We always do A-B listening tests between the components that we already know and the new one we’re testing. Then you make incremental improvements from there. With the 2192, we started with an A-B comparison between that and what became the B280C. So you tirelessly do comparisons with every instrument, from kicks, snare and hi-hats to bass and guitar. You do that for weeks, months or years until you find something better than your initial component. And also, the ultimate criteria is whatever new component you put in the circuit versus not having that component there at all. That’s the ultimate test.

Do you feel like under your current constraints, Burl has maxed out on innovating with the products you’ve released?

I don’t think we’ve maxed out, but no matter what tools you use, you have to learn how to use them in conjunction with other tools. For example, can you record to a Mothership from a mic and pre-amp without using any EQ and compression? No. Those are necessary tools. Even with tape, you’re limited by the different tape formulations, speed of the tape, etc. With 15 ips, you´ll get better low-end, and with 30 ips you’ll get better high-end. So either way you end up compensating with other gear. So I’m constantly going to refine our products, but the imperfections in the tools make them special anyway. The reason why great music of the past sounds great is the imperfections and tonality of the gear, whether it’s The Beatles or Jimi Hendrix, or even today with someone like Jack White. They work along with the flaws of the gear.

Do you know if Burl products are used on Jack White’s music?

Third Man Records has a Mothership, and I know he’s used the B1 for his guitar, though most of his own stuff is recorded to analog tape. But Vance Powell, Jack White’s engineer and producer, is a Mothership user.

How did your first “Flight of the Mothership” tour in 2011 fare compared to the current tour?

The Mothership had just been released prior to the first tour, and things have changed a bit since then. For example, only three people showed up to our Nashville stop in 2011, and now we have 30-60 people show up to the same event. But the three people from the first Nashville stop were Joe Chiccarelli, Vance Powell and Michael Wagener. From there, the Mothership exploded in Nashville. So we planted a lot of seeds during that first tour, and now we’re reaping them. When we stop here Ibiza and twenty people show up to an event at Sonic Vista Studios, that’s miraculous. Amsterdam and Zurich also had large turnouts, even though they’re considered smaller markets. So our gear has spoken for itself. You can’t sell recording engineers on gear. They have to hear it and fall in love with it. The good ones know how to discriminate with their ears, and when they hear our stuff, they get it. In fact, the older and more experienced they are, the quicker they hear the difference.

Is success for Burl mainly measured in how many units you’re able to ship, or are there other factors?

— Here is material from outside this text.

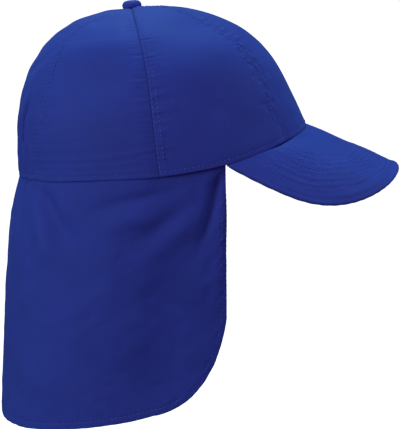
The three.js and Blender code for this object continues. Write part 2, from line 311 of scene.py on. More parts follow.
def wander(across, along, wave, seed):
    """Soft uneven relief over a surface, mostly between -1 and 1."""
    draw = np.random.RandomState(seed)
    total = 0
    for turn in np.linspace(0, np.pi, 6, endpoint=False):
        heading = turn + draw.rand() * 0.5
        length = wave * draw.uniform(0.75, 1.5)
        step = across * np.cos(heading) + along * np.sin(heading)
        total = total + np.sin(2 * np.pi * (step / length + draw.rand()))
    return total / 3


def unit(vectors):
    return vectors / np.linalg.norm(vectors, axis=-1, keepdims=True)


# The crown's form

def folded(angle):
    turned = np.mod(angle, 360)
    return np.minimum(turned, 360 - turned)


def smooth_crown(angle, rise):
    """Points on the crown without its seams. Angles go round from the front towards the wearer's left."""
    angle, rise = np.broadcast_arrays(np.asarray(angle, float), np.asarray(rise, float))
    ahead = np.cos(np.radians(angle))
    aside = np.sin(np.radians(angle))
    part = {name: read(CROWN_OUTLINE, "rise", name, rise) for name in CROWN_OUTLINE}
    reach = np.where(ahead > 0, part["front_reach"], part["back_reach"])
    top = np.where(ahead > 0, part["front_height"], part["back_height"])
    height = (top * ahead**2 + part["side_height"] * aside**2) * CROWN_HEIGHT
    drop = read(EDGE_LINE, "angle", "drop", folded(angle)) * EDGE_DROP * (1 - rise) ** 3
    return np.stack(
        [
            aside * part["side_reach"] * HALF_WIDTH,
            part["set_back"] * TOP_SET_BACK - ahead * reach * HALF_LENGTH,
            height - drop,
        ],
        axis=-1,
    )


def crown_directions(angle, rise):
    """How far one radian spans, and the directions outwards and up the crown."""
    turn = 0.5
    step = 0.004
    low = np.maximum(0, rise - step)
    high = np.minimum(1, rise + step)
    around = smooth_crown(angle + turn, rise) - smooth_crown(angle - turn, rise)
    up = unit(smooth_crown(angle, high) - smooth_crown(angle, low))
    span = np.linalg.norm(around, axis=-1) / math.radians(2 * turn)
    return span, unit(np.cross(unit(around), up)), up


def measure_meridian():
    points = smooth_crown(0, np.linspace(0, 1, 41))
    return float(np.linalg.norm(np.diff(points, axis=0), axis=1).sum())


MERIDIAN = measure_meridian()


def rear_seam(rise):
    """The rear seams swing back at the foot, where the elastic draws them together."""
    return REAR_SEAM + GATHER_PULL * (1 - smoothstep(0.2, 1.1, rise * MERIDIAN / GATHER_HEIGHT))


def side_seam(rise):
    return SIDE_SEAM + SIDE_SEAM_SWING * smoothstep(0.3, 1, rise)


SEAM_LINES = {
    "front": lambda rise: FRONT_SEAM + 0 * rise,
    "side": side_seam,
    "rear": rear_seam,
}


def lean(points):
    cos, sin = math.cos(CROWN_LEAN), math.sin(CROWN_LEAN)
    turned = points.copy()
    turned[..., 1] = points[..., 1] * cos - points[..., 2] * sin
    turned[..., 2] = points[..., 1] * sin + points[..., 2] * cos
    return turned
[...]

As someone who used to be a recording engineer and producer in Santa Cruz, working in the industry was frustrating because my town was a small market and your efforts can go nowhere in a place like that. Had I gone to Nashville or LA, things might have been different. So after my band, I decided to focus on Burl, and now our gear is used on a large portion of today’s music. Every year, a number of Grammy-nominated albums are created with Burl gear. An example is Chris Stapletonwho’s been working on many multi-platinum records out of Nashville. It’s all done with the Mothership, and mastered and cut to vinyl using Burl products. All of that is very satisfying for me. It’s an accomplishment for us to have survived this long, since 2006. We survived the economic downturn of that era, and now we have a company that’s well-respected and helps artists make records that people want to listen to. In the end, what matters is what people want to listen to. Back in the day, you could only listen to what was released at the time and played on radio. But I grew up in the 70s, when music was great, so it was no problem to listen to Stevie Wonder, Elton John, and The Rolling Stones. But now, new music has to compete against old music, and the vast majority of the market is now older music. When younger people get a taste of that older music, it’s only then that they realize how questionable some of today’s music can be. So Burl wants to make music that can be ranked among the legends of the past, and I think that’s what we’ve accomplished.

With pre-amps, converters, control room monitors and a mix bus among your products, is there any temptation for Burl to make a recording console?

Absolutely, but from a business standpoint, you can only bite off as much as you can chew. Every time you introduce a new product, it has to be backed financially through amassing an inventory. Sadly, doing a console probably isn’t our best business move. Using a standard form factor like we have with the Mothership is the best way to go. With that, we have a chassis that we can pair with our modules in a standardized way. If we design a console, which we’d have to keep in stock, it’s a massive investment. Imagine buying one console as an end user versus having to buy twenty of them as a company; you have to put a ton of money behind that. Also, if other companies like Neve and API are already doing a good job in that field, then we might want to leave it to them. I just worked on a modern API console in Amsterdam that sounds great. Obviously the old Neve Electronics stuff sounds great, and even the newer Rupert Neve stuff is awesome. The console industry isn’t going to be as big as the industry for A-D/D-A converters, because everyone needs converters. Sonic Vista Studios is the perfect example of that – they don’t have a console. They function like most modern studios by working in-the-box, so they need a quality analog path that goes in and out of the computer, and that’s where we can affect things with the Mothership business model. But if we ever get more money, I’d love to do a console.